**Given request:**
Reproduce each line from the first in the data through the line that contains "self.mesh.faces.new(rings[-1])" exactly; give nothing else.

>> Start

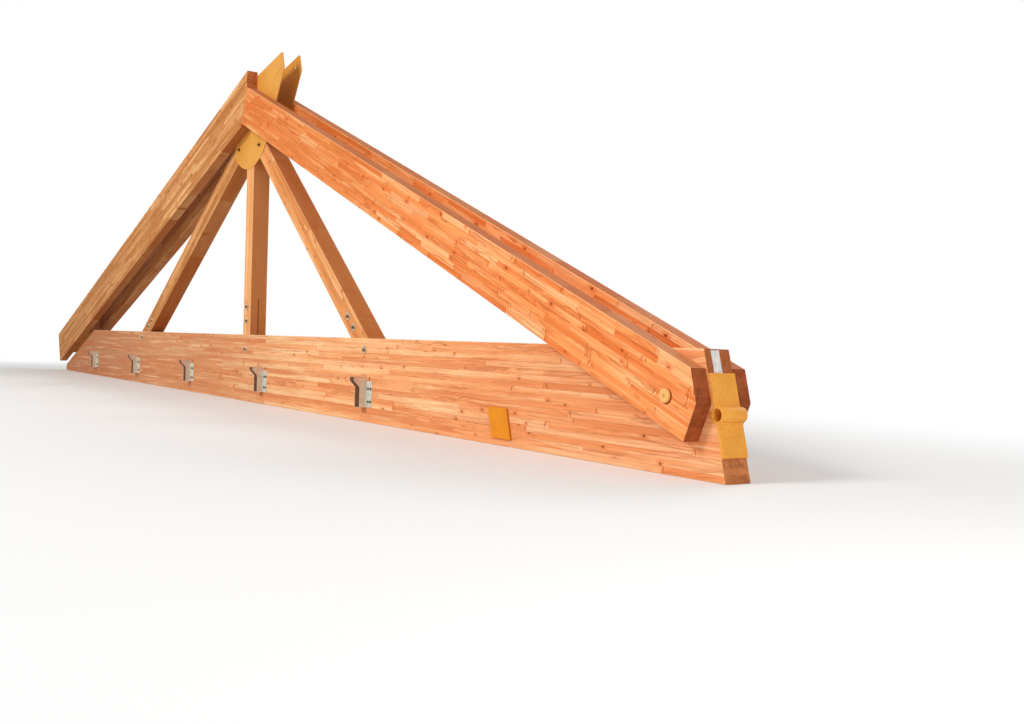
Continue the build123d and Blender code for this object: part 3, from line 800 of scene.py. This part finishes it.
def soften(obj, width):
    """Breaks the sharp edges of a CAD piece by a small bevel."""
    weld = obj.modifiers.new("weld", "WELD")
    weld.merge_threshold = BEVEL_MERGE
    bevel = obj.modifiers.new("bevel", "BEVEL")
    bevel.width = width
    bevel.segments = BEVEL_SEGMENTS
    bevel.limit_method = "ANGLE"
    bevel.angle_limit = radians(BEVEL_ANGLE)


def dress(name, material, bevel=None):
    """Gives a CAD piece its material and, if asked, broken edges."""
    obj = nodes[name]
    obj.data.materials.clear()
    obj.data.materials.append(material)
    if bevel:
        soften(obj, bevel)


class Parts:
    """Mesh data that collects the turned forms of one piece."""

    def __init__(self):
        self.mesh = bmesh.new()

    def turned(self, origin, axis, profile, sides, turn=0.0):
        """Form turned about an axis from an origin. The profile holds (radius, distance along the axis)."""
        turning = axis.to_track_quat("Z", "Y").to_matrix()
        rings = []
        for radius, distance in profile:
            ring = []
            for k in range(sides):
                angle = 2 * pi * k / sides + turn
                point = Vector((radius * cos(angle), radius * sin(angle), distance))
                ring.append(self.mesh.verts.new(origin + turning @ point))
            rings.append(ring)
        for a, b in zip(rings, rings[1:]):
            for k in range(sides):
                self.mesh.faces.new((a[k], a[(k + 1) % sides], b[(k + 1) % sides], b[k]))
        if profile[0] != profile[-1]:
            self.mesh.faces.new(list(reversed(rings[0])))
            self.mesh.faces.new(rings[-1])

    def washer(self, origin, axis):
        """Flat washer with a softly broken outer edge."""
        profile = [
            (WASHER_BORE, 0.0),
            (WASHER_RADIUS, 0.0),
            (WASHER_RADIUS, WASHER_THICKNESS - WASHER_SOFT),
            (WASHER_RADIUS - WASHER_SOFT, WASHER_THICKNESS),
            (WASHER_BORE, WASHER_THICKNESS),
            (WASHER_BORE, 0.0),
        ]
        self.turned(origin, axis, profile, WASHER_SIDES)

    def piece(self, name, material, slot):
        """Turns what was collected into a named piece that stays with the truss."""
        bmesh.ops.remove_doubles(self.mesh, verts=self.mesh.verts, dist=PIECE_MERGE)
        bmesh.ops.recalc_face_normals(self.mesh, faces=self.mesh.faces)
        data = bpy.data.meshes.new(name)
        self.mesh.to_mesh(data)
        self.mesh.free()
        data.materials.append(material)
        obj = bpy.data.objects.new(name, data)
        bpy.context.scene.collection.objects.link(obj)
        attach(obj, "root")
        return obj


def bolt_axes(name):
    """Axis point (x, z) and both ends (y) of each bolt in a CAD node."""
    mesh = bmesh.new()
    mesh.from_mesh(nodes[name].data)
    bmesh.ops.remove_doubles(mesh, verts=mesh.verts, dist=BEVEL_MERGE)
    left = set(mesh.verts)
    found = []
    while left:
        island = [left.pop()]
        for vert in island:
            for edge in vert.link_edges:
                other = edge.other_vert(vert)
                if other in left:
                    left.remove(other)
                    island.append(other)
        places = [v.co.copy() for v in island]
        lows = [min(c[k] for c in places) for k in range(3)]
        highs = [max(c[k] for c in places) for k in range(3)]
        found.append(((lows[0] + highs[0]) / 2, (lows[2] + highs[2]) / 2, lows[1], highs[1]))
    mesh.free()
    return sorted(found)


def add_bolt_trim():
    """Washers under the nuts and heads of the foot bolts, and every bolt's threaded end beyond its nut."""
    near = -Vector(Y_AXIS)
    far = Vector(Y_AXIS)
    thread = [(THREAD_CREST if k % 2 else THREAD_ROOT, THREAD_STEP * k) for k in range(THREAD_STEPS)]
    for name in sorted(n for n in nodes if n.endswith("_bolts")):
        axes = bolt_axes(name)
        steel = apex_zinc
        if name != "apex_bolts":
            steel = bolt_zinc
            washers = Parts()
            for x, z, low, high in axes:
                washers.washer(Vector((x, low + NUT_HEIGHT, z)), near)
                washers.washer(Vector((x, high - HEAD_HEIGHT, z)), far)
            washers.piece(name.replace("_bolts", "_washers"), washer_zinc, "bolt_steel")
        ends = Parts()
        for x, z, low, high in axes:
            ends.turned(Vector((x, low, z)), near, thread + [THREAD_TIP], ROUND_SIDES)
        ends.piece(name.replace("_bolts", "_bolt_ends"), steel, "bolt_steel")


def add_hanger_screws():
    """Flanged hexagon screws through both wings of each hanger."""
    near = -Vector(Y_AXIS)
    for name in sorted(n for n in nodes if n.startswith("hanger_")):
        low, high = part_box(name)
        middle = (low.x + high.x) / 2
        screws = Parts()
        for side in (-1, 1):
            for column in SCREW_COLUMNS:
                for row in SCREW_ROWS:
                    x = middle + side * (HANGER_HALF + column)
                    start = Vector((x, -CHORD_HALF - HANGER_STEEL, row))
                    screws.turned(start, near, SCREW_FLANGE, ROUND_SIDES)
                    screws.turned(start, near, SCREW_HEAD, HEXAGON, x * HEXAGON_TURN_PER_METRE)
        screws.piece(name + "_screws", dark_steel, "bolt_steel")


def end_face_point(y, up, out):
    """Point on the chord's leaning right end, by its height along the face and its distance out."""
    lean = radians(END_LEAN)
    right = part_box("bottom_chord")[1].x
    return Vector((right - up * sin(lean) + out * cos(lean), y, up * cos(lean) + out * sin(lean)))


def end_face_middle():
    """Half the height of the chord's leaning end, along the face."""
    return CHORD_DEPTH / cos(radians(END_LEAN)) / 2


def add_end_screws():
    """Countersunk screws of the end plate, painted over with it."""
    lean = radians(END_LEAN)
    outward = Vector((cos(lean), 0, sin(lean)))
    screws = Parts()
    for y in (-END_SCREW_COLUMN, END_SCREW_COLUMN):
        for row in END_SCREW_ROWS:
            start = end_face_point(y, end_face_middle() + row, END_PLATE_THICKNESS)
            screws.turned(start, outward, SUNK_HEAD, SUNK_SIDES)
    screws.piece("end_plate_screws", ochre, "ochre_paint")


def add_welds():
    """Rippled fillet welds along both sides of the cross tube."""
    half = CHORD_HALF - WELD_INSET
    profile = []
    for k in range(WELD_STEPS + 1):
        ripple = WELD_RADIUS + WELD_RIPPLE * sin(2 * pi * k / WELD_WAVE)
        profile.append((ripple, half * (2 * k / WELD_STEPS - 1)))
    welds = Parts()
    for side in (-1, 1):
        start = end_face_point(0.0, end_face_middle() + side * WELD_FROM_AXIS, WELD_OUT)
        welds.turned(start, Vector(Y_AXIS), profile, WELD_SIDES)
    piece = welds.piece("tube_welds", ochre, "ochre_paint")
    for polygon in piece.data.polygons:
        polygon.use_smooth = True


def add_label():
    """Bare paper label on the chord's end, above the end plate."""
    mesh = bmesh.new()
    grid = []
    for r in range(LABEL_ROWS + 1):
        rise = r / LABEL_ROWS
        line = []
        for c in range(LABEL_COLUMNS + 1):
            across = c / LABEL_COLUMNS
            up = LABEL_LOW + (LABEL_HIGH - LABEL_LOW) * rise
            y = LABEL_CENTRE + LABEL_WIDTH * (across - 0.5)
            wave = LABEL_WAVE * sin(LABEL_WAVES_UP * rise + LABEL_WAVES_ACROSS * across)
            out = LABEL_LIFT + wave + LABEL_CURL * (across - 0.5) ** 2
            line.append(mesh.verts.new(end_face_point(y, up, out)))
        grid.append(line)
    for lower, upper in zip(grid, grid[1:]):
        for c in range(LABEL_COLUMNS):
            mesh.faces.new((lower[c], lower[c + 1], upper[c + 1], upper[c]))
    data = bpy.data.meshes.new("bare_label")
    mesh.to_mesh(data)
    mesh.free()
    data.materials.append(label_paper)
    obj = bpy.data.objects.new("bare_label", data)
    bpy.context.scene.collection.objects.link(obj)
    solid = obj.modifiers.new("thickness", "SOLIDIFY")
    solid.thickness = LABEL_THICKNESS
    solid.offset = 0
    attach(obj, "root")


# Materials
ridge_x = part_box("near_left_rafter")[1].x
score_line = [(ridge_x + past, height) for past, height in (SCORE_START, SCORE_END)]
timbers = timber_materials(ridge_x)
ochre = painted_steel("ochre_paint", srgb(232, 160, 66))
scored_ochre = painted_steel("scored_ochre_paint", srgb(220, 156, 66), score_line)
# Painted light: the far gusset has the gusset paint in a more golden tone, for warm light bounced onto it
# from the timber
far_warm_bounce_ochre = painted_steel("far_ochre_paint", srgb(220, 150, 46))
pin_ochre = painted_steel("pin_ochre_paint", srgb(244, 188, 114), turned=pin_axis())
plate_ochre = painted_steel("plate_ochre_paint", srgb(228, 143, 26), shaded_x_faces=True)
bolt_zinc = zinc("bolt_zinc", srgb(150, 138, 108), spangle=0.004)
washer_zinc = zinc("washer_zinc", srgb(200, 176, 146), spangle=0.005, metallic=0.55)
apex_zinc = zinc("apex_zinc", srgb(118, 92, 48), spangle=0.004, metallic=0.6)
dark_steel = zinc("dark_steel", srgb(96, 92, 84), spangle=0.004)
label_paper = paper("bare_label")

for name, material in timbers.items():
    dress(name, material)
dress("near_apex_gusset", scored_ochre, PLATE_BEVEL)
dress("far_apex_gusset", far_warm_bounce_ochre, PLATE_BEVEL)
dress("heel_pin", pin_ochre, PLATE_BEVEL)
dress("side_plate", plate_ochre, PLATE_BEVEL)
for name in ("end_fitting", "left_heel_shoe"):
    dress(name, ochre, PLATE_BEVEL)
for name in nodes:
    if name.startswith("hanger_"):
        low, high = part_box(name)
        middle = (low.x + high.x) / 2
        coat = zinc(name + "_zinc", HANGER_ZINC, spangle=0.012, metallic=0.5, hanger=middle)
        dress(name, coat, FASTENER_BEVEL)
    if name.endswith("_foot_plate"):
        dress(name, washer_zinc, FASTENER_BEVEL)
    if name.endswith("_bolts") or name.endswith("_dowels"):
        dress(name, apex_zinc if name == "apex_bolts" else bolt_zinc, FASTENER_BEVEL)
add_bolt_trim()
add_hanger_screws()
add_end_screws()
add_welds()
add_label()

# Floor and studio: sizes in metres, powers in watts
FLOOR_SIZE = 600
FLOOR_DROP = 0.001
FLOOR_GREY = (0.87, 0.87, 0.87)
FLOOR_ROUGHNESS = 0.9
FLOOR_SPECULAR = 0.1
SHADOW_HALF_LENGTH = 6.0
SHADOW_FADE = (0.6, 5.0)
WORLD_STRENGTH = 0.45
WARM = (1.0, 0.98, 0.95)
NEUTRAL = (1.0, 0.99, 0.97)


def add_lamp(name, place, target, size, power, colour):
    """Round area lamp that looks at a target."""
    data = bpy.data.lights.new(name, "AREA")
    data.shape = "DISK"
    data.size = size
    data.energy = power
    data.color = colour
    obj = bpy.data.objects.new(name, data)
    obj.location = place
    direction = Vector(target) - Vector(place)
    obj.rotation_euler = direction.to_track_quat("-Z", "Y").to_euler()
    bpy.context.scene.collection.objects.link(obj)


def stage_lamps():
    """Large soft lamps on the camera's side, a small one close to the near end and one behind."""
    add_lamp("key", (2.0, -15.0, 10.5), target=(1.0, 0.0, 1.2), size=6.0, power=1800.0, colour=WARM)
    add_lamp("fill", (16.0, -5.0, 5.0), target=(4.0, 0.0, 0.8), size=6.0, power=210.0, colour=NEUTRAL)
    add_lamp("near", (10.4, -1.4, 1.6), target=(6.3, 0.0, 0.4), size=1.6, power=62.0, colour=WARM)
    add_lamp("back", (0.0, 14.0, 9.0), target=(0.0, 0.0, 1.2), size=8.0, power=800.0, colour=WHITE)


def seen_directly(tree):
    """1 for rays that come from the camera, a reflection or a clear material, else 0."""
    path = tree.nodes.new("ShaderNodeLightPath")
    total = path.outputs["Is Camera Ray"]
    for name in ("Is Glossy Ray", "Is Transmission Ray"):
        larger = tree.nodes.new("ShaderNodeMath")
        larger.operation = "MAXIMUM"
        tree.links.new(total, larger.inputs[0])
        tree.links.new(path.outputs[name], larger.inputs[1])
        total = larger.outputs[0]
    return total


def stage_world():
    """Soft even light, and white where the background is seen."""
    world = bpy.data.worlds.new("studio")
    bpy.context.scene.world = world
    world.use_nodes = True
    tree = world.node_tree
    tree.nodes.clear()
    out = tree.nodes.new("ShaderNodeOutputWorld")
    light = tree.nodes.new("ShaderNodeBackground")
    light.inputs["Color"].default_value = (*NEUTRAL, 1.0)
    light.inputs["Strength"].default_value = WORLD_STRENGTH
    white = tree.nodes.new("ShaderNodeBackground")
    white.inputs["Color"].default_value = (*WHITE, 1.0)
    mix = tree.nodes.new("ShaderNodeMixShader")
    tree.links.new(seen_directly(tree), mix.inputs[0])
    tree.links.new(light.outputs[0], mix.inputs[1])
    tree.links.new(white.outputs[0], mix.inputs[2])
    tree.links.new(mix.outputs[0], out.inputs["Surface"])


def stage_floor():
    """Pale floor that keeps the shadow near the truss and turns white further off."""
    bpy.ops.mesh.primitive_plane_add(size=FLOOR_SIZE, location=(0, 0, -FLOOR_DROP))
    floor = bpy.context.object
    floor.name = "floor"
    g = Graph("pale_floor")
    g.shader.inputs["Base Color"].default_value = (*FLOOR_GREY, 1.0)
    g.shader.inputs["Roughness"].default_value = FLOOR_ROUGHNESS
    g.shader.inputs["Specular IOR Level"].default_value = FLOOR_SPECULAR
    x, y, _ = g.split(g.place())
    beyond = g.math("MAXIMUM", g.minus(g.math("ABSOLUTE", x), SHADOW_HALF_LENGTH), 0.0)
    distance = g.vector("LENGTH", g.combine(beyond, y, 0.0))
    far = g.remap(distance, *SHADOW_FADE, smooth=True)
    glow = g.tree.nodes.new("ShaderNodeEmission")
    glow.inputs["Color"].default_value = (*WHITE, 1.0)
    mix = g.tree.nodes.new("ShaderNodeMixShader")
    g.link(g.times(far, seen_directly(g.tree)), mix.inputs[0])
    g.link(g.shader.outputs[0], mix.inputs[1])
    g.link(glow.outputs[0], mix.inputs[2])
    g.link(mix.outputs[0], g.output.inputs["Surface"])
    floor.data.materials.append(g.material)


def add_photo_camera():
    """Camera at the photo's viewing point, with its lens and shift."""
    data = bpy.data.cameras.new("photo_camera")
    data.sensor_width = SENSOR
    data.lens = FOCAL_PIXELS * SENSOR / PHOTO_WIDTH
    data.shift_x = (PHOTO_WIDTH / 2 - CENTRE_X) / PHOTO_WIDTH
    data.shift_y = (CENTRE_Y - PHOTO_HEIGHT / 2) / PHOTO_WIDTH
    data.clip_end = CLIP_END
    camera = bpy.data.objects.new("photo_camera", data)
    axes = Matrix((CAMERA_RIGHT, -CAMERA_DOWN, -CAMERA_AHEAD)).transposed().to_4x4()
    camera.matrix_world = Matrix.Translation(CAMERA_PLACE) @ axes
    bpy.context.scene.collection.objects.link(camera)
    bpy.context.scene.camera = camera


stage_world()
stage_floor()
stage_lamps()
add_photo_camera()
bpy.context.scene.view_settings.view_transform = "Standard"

>> End

**Final answer:**
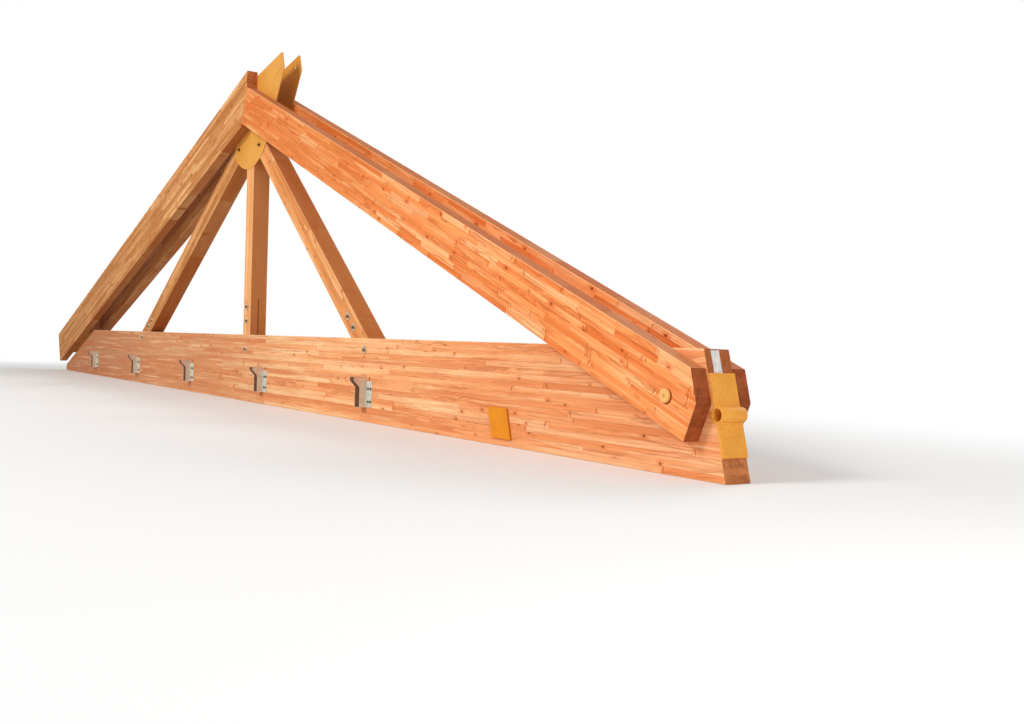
Continue the build123d and Blender code for this object: part 3, from line 800 of scene.py. This part finishes it.
def soften(obj, width):
    """Breaks the sharp edges of a CAD piece by a small bevel."""
    weld = obj.modifiers.new("weld", "WELD")
    weld.merge_threshold = BEVEL_MERGE
    bevel = obj.modifiers.new("bevel", "BEVEL")
    bevel.width = width
    bevel.segments = BEVEL_SEGMENTS
    bevel.limit_method = "ANGLE"
    bevel.angle_limit = radians(BEVEL_ANGLE)


def dress(name, material, bevel=None):
    """Gives a CAD piece its material and, if asked, broken edges."""
    obj = nodes[name]
    obj.data.materials.clear()
    obj.data.materials.append(material)
    if bevel:
        soften(obj, bevel)


class Parts:
    """Mesh data that collects the turned forms of one piece."""

    def __init__(self):
        self.mesh = bmesh.new()

    def turned(self, origin, axis, profile, sides, turn=0.0):
        """Form turned about an axis from an origin. The profile holds (radius, distance along the axis)."""
        turning = axis.to_track_quat("Z", "Y").to_matrix()
        rings = []
        for radius, distance in profile:
            ring = []
            for k in range(sides):
                angle = 2 * pi * k / sides + turn
                point = Vector((radius * cos(angle), radius * sin(angle), distance))
                ring.append(self.mesh.verts.new(origin + turning @ point))
            rings.append(ring)
        for a, b in zip(rings, rings[1:]):
            for k in range(sides):
                self.mesh.faces.new((a[k], a[(k + 1) % sides], b[(k + 1) % sides], b[k]))
        if profile[0] != profile[-1]:
            self.mesh.faces.new(list(reversed(rings[0])))
            self.mesh.faces.new(rings[-1])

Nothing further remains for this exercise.